Canada spends 16% of its GDP or $256 Billion dollars exclusively on social programs, this includes everything from social housing, unemployment, immigrant social services, healthcare etc.
Canada employed and unemployed
Canada currently has 34,600 million people.
Canada currently has 18,416,700 million employed
Canada currently has 1.5 million unemployed
British Columbia GDP and the employed and unemployed
As the statistic below show, those unemployed and currently on social assistance during our $8.00 an hour minimum wage today, so how would raising the current minimum wage help the currently unemployed? Not one iota!
British Columbia GDO is estimated at $200 Billion Dollars
· British Columbia has 4,530,960 million people
· British Columbia currently has around 1.1 million people employed between
the ages of 20 to 60 years of age.
· British Columbia has an average of 470,000 people unemployed
· Children and teens comprise of the bulk of the population at 2.8 million.
· The elderly at 160, 000 make up the rest of the population age 65-100.
· British Columbia currently has 1.9% of the population or 85,600 persons
currently receiving social assistance in their social programs.
· It is estimated $38 Billion dollars is used for social programs alone.
So you see, a raise of 80 cents an hour, while doable, is less of a burden on businesses, though an estimated 20 % would be eaten up by various taxes that person would have to pay, not including union dues which take a cut from its union members.
While raising the minimum wage may seem tickety boo by the poorest of the working poor looking for a well deserved raise, "Reality" must set in, as job losses will result, and lots of them by businesses operating on razor thin profit margins.
Currently there are numerous businesses operating in the lower mainland whose hiring practices may seem suspect, as well as recent arrivals to Canada are a vast unskilled work force, especially true in British Columbia.
Recent arrivals to BC unskilled with no English language skills actively compete for any job, no matter how menial for any wage no matter how little just to survive. Many employers looking for menial labour know this, enjoy it and use it to their advantage. This depletes any chance of British Columbians of even finding a minimum wage salary in the job market.
Vancouver’s underground economy goes unchecked, if one is attuned to the underground economy one only need witness one example of hundreds of areas in the Lower mainland where throngs of men and women, work tools in hand, the majority new arrivals to Canada standing on the corner such as Ontario Street and 3rd Avenue where forlorn workers gaze at passing motorists hoping for any unskilled job offer a passerby may have for them. Certainly described as the Best Place to Live on Earth, Vancouver certainly is, but only for those who have well paying jobs.

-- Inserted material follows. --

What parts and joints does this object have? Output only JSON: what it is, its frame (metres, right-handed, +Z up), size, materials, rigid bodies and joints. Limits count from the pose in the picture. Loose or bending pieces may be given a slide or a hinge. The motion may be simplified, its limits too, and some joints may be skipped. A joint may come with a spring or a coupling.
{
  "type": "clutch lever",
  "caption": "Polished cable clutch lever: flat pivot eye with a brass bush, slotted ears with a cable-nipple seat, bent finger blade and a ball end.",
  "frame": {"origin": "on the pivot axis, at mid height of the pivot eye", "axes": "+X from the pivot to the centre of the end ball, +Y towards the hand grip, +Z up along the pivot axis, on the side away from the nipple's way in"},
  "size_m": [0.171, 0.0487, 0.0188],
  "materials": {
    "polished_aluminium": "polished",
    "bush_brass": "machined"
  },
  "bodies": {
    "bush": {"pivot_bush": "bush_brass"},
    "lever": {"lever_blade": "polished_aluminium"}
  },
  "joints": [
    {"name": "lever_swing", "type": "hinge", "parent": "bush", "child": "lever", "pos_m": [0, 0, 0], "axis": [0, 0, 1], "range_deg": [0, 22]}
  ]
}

Government and Unions wishing for a $10.25 an hour minimum wage will cost more jobs that you can imagine, if any indication of higher unemployment rates in provinces with $10.25 minimum wage rates.

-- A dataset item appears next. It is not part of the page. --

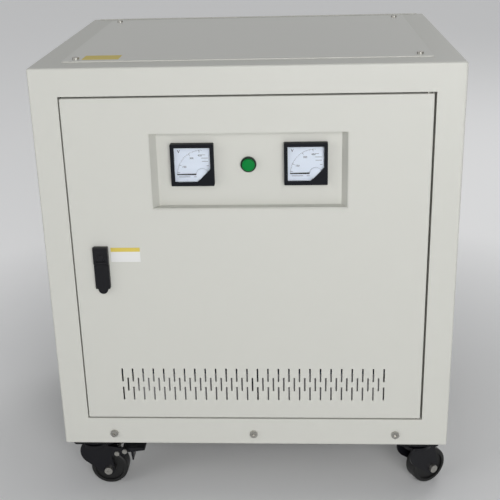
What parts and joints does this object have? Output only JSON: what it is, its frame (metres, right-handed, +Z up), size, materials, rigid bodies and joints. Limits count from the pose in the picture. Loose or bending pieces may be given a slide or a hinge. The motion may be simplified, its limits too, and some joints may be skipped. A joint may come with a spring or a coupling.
{
  "type": "dry type transformer",
  "caption": "Three-phase dry transformer in a wheeled sheet-steel cabinet with a hinged door, two recessed meters, a pilot lamp and a turning lock.",
  "frame": {"origin": "on the floor under the middle of the cabinet's footprint", "axes": "+Z up, -Y out of the door side, +X to the right seen from the door side"},
  "size_m": [0.7587, 0.6001, 0.8635],
  "materials": {
    "cabinet_paint": "satin",
    "black_paint": "satin",
    "zinc": "bright",
    "core_steel": "varnished laminations",
    "clamp_paint": "satin",
    "winding": "varnished",
    "copper": "satin",
    "board_laminate": "glass laminate",
    "stick_wood": "varnished",
    "black_plastic": "moulded",
    "dial_white": "printed card",
    "lens_clear": "clear",
    "pointer_black": "matt",
    "lamp_green": "gloss",
    "wheel_rubber": "matt",
    "pad_rubber": "matt"
  },
  "bodies": {
    "cabinet": {"back_panel": "cabinet_paint", "base_rails": "zinc", "board_bolts": "zinc", "board_brackets": "zinc", "caster_bolts": "zinc", "caster_plates": "black_paint", "core": "core_steel", "core_pads": "pad_rubber", "cover_screws": "zinc", "duct_sticks": "stick_wood", "earth_bar": "copper", "enclosure_frame": "cabinet_paint", "front_bolts": "zinc", "hinge_pins": "zinc", "inner_windings": "winding", "input_terminals": "copper", "leads": "copper", "left_panel": "cabinet_paint", "lower_clamps": "clamp_paint", "outer_windings": "winding", "output_terminals": "copper", "panel_screws": "zinc", "right_panel": "cabinet_paint", "terminal_boards": "board_laminate", "tie_rods": "zinc", "top_cover": "cabinet_paint", "upper_clamps": "clamp_paint", "winding_blocks": "board_laminate", "yoke_bolts": "zinc"},
    "door": {"door_panel": "cabinet_paint", "instrument_tray": "cabinet_paint", "meter_cases": "black_plastic", "meter_dials": "dial_white", "meter_lenses": "lens_clear", "hub_covers": "dial_white", "lamp_body": "black_plastic", "lamp_lens": "lamp_green", "lock_body": "black_paint", "lock_nut": "zinc"},
    "left_pointer": {"left_pointer": "pointer_black"},
    "right_pointer": {"right_pointer": "pointer_black"},
    "lock_spindle": {"lock_spindle": "black_paint", "lock_cam": "zinc"},
    "lock_lever": {"lock_lever": "black_paint"},
    "lock_button": {"lock_button": "black_paint"},
    "front_left_swivel": {"front_left_fork": "black_paint", "front_left_axle": "zinc"},
    "front_left_roller": {"front_left_wheel": "wheel_rubber"},
    "front_right_swivel": {"front_right_fork": "black_paint", "front_right_axle": "zinc"},
    "front_right_roller": {"front_right_wheel": "wheel_rubber"},
    "back_left_swivel": {"back_left_fork": "black_paint", "back_left_axle": "zinc"},
    "back_left_roller": {"back_left_wheel": "wheel_rubber"},
    "back_right_swivel": {"back_right_fork": "black_paint", "back_right_axle": "zinc"},
    "back_right_roller": {"back_right_wheel": "wheel_rubber"},
    "front_left_brake": {"front_left_pedal": "black_paint"},
    "back_right_brake": {"back_right_pedal": "black_paint"}
  },
  "joints": [
    {"name": "door_hinge", "type": "hinge", "parent": "cabinet", "child": "door", "pos_m": [0.3112, -0.282, 0.487], "axis": [0, 0, 1], "range_deg": [0, 110]},
    {"name": "lock_turn", "type": "hinge", "parent": "door", "child": "lock_spindle", "pos_m": [-0.2713, -0.29, 0.51], "axis": [0, 1, 0], "range_deg": [0, 90]},
    {"name": "lever_lift", "type": "hinge", "parent": "lock_spindle", "child": "lock_lever", "pos_m": [-0.2713, -0.2964, 0.4996], "axis": [-1, 0, 0], "range_deg": [0, 40]},
    {"name": "button_press", "type": "slide", "parent": "lock_spindle", "child": "lock_button", "axis": [0, 1, 0], "range_m": [0, 0.001], "stiffness_N_per_m": 300, "springref_m": -0.001},
    {"name": "left_pointer_swing", "type": "hinge", "parent": "door", "child": "left_pointer", "pos_m": [-0.0805, -0.273, 0.6615], "axis": [0, 1, 0], "range_deg": [0, 90], "stiffness_Nm_per_rad": 0.0005, "springref_deg": -17.19},
    {"name": "right_pointer_swing", "type": "hinge", "parent": "door", "child": "right_pointer", "pos_m": [0.1205, -0.273, 0.6615], "axis": [0, 1, 0], "range_deg": [0, 90], "stiffness_Nm_per_rad": 0.0005, "springref_deg": -17.19},
    {"name": "front_left_swivel_turn", "type": "hinge", "parent": "cabinet", "child": "front_left_swivel", "pos_m": [-0.321, -0.255, 0.09], "axis": [0, 0, 1], "continuous": true},
    {"name": "front_left_wheel_spin", "type": "hinge", "parent": "front_left_swivel", "child": "front_left_roller", "pos_m": [-0.296, -0.255, 0.0375], "axis": [0, 1, 0], "continuous": true},
    {"name": "front_left_brake_press", "type": "hinge", "parent": "front_left_swivel", "child": "front_left_brake", "pos_m": [-0.261, -0.255, 0.081], "axis": [0, 1, 0], "range_deg": [0, 20]},
    {"name": "front_right_swivel_turn", "type": "hinge", "parent": "cabinet", "child": "front_right_swivel", "pos_m": [0.321, -0.255, 0.09], "axis": [0, 0, 1], "continuous": true},
    {"name": "front_right_wheel_spin", "type": "hinge", "parent": "front_right_swivel", "child": "front_right_roller", "pos_m": [0.34265, -0.2425, 0.0375], "axis": [-0.5, 0.866, 0], "continuous": true},
    {"name": "back_left_swivel_turn", "type": "hinge", "parent": "cabinet", "child": "back_left_swivel", "pos_m": [-0.321, 0.255, 0.09], "axis": [0, 0, 1], "continuous": true},
    {"name": "back_left_wheel_spin", "type": "hinge", "parent": "back_left_swivel", "child": "back_left_roller", "pos_m": [-0.29751, 0.26355, 0.0375], "axis": [-0.342, 0.9397, 0], "continuous": true},
    {"name": "back_right_swivel_turn", "type": "hinge", "parent": "cabinet", "child": "back_right_swivel", "pos_m": [0.321, 0.255, 0.09], "axis": [0, 0, 1], "continuous": true},
    {"name": "back_right_wheel_spin", "type": "hinge", "parent": "back_right_swivel", "child": "back_right_roller", "pos_m": [0.29685, 0.26147, 0.0375], "axis": [-0.2588, -0.9659, 0], "continuous": true},
    {"name": "back_right_brake_press", "type": "hinge", "parent": "back_right_swivel", "child": "back_right_brake", "pos_m": [0.26304, 0.27053, 0.081], "axis": [-0.2588, -0.9659, 0], "range_deg": [0, 20]}
  ]
}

While everyone deserves a decent standard of living, demand it will most likely result in employers in Canada’s manufacturing sector and other sectors to look East, in fact the Far East where a $8.00 wage is a daily rate, and not an hourly rate like in BC.
British Columbian’s by now should be used to the façade of political platform promises such as raising the minimum wage in the past and present made by all political parties who know a sure fire vote getter, rarely delivered once elected.